(Items listed in a dataset)
========================

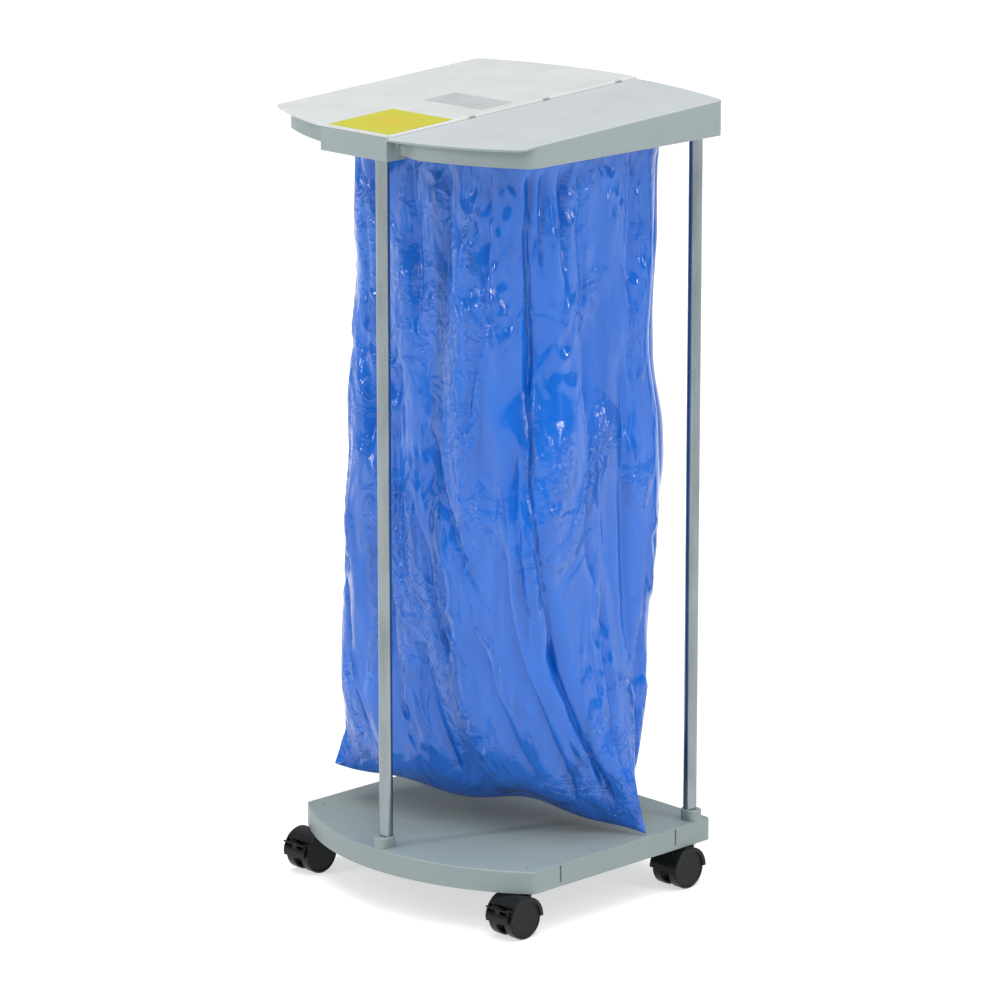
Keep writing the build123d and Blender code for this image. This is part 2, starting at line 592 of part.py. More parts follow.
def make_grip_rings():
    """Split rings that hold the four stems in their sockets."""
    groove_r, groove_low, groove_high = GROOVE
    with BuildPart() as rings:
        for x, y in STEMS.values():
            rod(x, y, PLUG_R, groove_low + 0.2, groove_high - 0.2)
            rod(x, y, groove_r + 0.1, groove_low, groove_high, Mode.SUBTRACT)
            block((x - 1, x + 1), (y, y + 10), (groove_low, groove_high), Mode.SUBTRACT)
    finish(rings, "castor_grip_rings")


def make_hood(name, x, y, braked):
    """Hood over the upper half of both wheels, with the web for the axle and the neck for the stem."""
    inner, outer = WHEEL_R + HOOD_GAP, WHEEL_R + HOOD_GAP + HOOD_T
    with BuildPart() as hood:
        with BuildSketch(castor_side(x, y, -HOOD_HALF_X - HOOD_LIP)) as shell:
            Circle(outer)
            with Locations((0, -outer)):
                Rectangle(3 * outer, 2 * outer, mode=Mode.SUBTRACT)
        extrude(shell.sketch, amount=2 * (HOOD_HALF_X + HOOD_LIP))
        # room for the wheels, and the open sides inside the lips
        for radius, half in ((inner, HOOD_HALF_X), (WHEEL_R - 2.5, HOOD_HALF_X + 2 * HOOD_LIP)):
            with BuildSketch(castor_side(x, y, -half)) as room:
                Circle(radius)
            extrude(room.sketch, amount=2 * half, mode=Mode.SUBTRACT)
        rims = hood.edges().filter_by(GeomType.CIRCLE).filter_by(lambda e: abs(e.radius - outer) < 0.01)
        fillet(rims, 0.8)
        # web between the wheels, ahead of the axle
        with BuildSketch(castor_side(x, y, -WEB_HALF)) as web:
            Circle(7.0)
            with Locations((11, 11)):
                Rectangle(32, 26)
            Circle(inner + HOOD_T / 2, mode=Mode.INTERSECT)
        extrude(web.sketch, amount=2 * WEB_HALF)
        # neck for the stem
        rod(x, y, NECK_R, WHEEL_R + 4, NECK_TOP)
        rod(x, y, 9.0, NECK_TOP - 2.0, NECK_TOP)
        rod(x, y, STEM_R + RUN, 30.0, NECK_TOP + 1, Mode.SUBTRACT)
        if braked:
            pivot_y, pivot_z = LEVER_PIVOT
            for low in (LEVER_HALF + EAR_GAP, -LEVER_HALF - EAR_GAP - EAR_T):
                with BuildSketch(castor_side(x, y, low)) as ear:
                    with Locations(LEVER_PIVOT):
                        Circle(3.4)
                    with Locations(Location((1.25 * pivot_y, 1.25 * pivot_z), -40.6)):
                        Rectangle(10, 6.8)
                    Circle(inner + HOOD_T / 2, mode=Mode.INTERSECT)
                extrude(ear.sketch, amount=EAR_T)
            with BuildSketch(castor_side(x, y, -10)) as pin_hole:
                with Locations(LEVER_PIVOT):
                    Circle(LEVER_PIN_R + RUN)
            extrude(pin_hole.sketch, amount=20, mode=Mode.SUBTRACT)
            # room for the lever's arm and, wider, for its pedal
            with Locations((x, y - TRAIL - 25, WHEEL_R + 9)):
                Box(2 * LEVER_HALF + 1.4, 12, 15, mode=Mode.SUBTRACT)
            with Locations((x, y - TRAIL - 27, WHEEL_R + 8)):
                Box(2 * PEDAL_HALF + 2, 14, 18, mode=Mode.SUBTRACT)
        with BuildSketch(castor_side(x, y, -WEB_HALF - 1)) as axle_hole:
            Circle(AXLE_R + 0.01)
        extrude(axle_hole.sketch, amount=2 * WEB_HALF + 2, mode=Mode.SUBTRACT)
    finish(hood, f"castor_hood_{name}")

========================

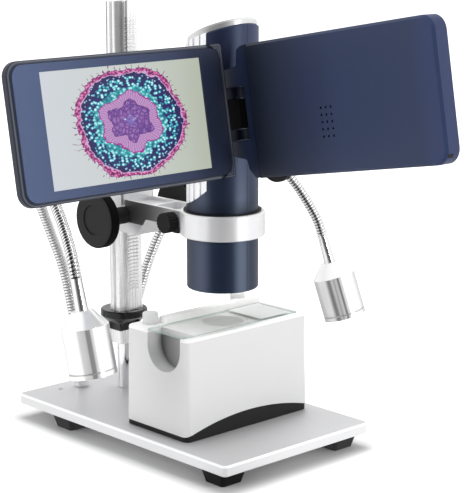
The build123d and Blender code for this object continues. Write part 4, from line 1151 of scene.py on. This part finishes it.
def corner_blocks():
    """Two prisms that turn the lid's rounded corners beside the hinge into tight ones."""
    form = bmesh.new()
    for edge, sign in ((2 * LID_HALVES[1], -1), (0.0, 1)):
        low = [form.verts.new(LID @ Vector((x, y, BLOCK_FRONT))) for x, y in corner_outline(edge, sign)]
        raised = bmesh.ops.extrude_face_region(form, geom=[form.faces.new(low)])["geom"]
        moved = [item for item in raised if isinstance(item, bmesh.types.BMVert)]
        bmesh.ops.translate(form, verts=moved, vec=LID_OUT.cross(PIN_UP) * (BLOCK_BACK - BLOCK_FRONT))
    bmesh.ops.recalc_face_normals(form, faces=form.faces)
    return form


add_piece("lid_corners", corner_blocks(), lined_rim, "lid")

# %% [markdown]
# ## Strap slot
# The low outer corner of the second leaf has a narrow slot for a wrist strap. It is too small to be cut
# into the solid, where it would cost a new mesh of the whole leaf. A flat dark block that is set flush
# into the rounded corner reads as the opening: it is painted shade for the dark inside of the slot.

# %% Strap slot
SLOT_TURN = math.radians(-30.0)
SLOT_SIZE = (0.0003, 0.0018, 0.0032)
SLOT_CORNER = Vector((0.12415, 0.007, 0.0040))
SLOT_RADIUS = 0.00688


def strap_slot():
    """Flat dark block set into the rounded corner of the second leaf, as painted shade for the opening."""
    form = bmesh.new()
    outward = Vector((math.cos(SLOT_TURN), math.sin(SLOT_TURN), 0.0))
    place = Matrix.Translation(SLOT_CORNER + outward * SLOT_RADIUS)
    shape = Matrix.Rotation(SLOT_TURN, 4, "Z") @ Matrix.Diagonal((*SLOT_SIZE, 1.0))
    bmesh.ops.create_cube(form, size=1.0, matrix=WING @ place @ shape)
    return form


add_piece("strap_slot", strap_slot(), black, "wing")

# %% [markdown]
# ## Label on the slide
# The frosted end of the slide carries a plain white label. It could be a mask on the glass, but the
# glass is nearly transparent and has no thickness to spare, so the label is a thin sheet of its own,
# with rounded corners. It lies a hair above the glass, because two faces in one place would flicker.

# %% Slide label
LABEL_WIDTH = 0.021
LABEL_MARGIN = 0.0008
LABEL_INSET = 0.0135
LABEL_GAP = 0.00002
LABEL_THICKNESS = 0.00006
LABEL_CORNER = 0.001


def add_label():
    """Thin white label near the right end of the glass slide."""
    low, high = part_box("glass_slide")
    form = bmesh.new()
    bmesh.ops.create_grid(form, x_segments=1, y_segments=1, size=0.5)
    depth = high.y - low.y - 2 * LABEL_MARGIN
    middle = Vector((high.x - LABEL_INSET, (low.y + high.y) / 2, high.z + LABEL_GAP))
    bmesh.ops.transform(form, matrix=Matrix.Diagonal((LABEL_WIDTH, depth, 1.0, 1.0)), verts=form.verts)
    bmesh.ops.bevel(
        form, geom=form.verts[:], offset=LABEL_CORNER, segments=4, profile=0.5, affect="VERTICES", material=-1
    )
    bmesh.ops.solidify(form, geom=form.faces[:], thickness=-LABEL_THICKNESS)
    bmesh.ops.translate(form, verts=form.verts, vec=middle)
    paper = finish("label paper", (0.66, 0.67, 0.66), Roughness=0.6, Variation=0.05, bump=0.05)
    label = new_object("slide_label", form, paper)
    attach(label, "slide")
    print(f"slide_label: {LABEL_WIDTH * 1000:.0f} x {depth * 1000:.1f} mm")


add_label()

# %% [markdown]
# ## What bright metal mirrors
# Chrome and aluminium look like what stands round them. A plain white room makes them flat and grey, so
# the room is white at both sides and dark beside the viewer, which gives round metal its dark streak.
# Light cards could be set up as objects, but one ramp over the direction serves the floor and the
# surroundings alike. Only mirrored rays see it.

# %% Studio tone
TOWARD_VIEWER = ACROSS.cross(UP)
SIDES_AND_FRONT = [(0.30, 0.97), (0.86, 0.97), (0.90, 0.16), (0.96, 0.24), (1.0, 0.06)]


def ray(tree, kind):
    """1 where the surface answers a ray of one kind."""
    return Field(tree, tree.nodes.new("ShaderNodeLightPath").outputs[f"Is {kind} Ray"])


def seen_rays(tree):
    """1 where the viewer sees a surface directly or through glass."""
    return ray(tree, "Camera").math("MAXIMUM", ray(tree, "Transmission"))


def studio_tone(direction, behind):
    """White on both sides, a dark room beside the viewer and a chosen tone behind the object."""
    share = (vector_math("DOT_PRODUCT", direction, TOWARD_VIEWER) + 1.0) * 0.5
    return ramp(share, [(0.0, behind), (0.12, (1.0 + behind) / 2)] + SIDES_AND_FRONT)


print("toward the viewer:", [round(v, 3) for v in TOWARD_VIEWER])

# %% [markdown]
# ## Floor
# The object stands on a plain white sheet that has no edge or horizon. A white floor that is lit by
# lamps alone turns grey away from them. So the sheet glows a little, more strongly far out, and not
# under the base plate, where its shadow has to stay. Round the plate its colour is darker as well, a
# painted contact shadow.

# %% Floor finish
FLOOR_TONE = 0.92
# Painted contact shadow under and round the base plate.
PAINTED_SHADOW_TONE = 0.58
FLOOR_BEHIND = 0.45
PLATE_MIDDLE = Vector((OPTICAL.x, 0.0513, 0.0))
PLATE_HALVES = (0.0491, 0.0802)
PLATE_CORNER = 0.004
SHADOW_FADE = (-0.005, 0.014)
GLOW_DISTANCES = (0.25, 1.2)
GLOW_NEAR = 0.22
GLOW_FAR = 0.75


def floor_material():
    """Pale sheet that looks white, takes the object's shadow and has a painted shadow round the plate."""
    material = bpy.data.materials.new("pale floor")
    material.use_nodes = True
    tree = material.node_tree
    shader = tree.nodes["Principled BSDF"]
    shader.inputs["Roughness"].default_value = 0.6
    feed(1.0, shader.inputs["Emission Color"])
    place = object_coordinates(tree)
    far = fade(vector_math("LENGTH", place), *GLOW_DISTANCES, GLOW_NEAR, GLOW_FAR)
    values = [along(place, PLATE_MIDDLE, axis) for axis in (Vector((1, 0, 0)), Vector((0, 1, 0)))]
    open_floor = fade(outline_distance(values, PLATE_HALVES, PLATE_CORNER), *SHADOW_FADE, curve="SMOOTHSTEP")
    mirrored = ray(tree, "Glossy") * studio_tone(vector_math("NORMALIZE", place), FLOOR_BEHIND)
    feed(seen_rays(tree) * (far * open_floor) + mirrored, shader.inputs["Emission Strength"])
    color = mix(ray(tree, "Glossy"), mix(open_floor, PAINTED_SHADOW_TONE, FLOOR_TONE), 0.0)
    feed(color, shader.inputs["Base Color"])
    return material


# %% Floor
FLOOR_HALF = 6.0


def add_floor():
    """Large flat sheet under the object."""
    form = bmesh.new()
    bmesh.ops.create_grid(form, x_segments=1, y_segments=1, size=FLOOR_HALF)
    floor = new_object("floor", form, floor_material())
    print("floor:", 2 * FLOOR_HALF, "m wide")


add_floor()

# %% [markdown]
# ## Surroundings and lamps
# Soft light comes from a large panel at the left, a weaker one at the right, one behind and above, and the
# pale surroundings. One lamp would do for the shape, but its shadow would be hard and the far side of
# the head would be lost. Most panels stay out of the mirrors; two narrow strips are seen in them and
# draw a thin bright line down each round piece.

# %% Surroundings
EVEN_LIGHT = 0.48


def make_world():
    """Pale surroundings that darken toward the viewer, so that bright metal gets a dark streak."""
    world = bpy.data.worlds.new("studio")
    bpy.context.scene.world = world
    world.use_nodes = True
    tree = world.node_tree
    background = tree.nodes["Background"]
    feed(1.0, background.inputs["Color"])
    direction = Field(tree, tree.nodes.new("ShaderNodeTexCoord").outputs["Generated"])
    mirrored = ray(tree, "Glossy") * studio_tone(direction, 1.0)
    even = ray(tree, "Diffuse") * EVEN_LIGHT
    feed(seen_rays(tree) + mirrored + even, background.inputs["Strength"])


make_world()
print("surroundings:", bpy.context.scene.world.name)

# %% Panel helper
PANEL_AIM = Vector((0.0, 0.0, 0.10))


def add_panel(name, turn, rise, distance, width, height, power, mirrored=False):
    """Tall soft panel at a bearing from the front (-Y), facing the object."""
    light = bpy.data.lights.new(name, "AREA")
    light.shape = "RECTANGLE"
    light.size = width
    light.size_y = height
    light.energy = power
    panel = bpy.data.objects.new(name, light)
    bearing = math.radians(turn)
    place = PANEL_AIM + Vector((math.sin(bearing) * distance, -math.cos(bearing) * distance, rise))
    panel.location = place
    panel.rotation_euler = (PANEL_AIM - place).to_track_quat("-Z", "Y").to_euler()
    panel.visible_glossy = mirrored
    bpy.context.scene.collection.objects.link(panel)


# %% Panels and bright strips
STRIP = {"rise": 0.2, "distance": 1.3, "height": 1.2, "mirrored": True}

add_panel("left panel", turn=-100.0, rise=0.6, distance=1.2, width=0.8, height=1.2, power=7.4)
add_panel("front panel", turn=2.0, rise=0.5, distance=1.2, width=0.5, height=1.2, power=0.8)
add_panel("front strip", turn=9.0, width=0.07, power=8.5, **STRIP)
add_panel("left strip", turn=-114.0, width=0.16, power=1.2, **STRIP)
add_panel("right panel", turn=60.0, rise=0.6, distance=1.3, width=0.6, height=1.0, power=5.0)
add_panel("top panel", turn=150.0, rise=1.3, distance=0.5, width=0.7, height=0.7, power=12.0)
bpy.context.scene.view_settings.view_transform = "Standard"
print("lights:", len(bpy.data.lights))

========================

§ **YOUR TASK**:
Scan the listing above. Collect all lines with the word "code".

§ **EXERCISE ANSWER**:
Keep writing the build123d and Blender code for this image. This is part 2, starting at line 592 of part.py. More parts follow.
The build123d and Blender code for this object continues. Write part 4, from line 1151 of scene.py on. This part finishes it.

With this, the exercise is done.